Variety and abundance make Florida a shrimp lover's paradise. (Image: Comstock Images/Comstock/Getty Images)

While at least one of the four dominant Florida shrimp species are available for catch year-round, each has a season lasting a few months when they are at their peak of taste and plentifully available. With hundreds of miles of warm water coastline that borders the oceanic habitats frequented by shrimp, Florida is one of the preeminent places to take out a boat or pick a spot on the dock to cast a net in search of fresh supper product.

Brown Shrimp

The peak season for catching brown shrimp in Florida is June through August, although the warm winters in Southern Florida can bring good runs in January, February, March and April. This type of shrimp runs in color from brown to olive green, distinguishable by a pair of antenna that are longer than its body and a sort of sharp-tipped spear mounted above its head.

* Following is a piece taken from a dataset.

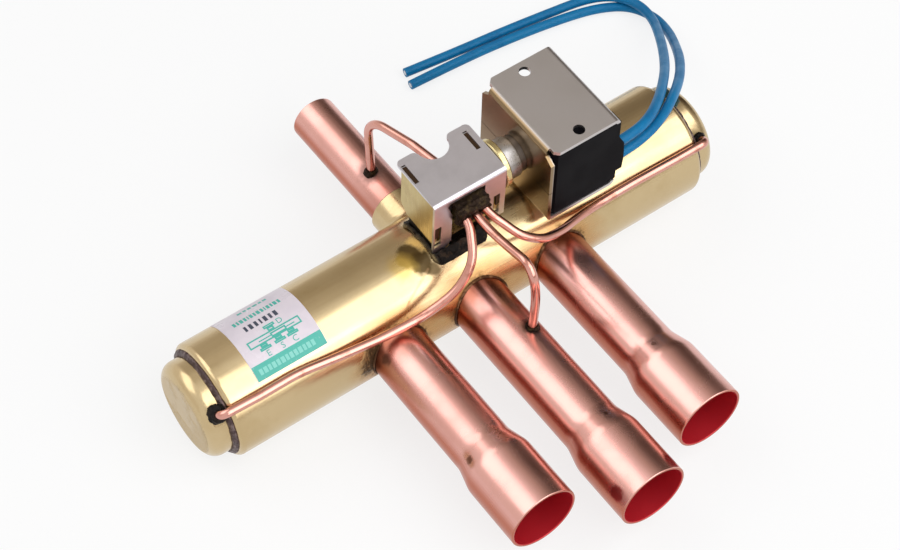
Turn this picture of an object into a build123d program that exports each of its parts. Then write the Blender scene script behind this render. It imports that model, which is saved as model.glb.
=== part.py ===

During season, brown shrimp can be found on the Atlantic and Gulf Coast of the state, as well as in the Keys. Meat from this species of shrimp has a firmer texture and stronger flavor due to higher iodine content.

Pink Shrimp

Pink shrimp reach their peak during two different times of the year. The first is from March to May. The shrimp become abundant again during the months October through December. Pink shrimp are found more often in the southern Florida waters, especially in the Keys, giving rise to the term "Key West Pinks." This species of shrimp tends to grow the largest and has a tender, sweeter taste to its meat than the others. Pinks are the most abundantly caught Florida shrimp.

Rock Shrimp

August through October are prime shrimping months for rock shrimp. Rock shrimp are caught in deeper water, primarily off the Atlantic coast of the state. While rock shrimp meat has the same sweet taste of its brown, white, and pink cousins, its firmer texture makes a comparison to lobster meat somewhat appropriate. The name "rock shrimp" comes from the tough shell exterior that is much harder than other shrimp species.

White Shrimp

On the northern Atlantic coast of Florida, white shrimp are at their peak for capture August through November. Despite the name, whites are actually more of a green-gray to blue-gray color. They turn the typical pink hue when cooked. Wild caught white shrimp have a sweet, firm texture to their meat that holds up well under a variety of recipes and cooking conditions, making it a favorite with chefs, locals and tourists alike. These shrimp spawn in the deeper ocean but are carried by tides and currents into coastal river mouths, bays and estuaries to mature just in time to land on a seafood lover's dinner plate.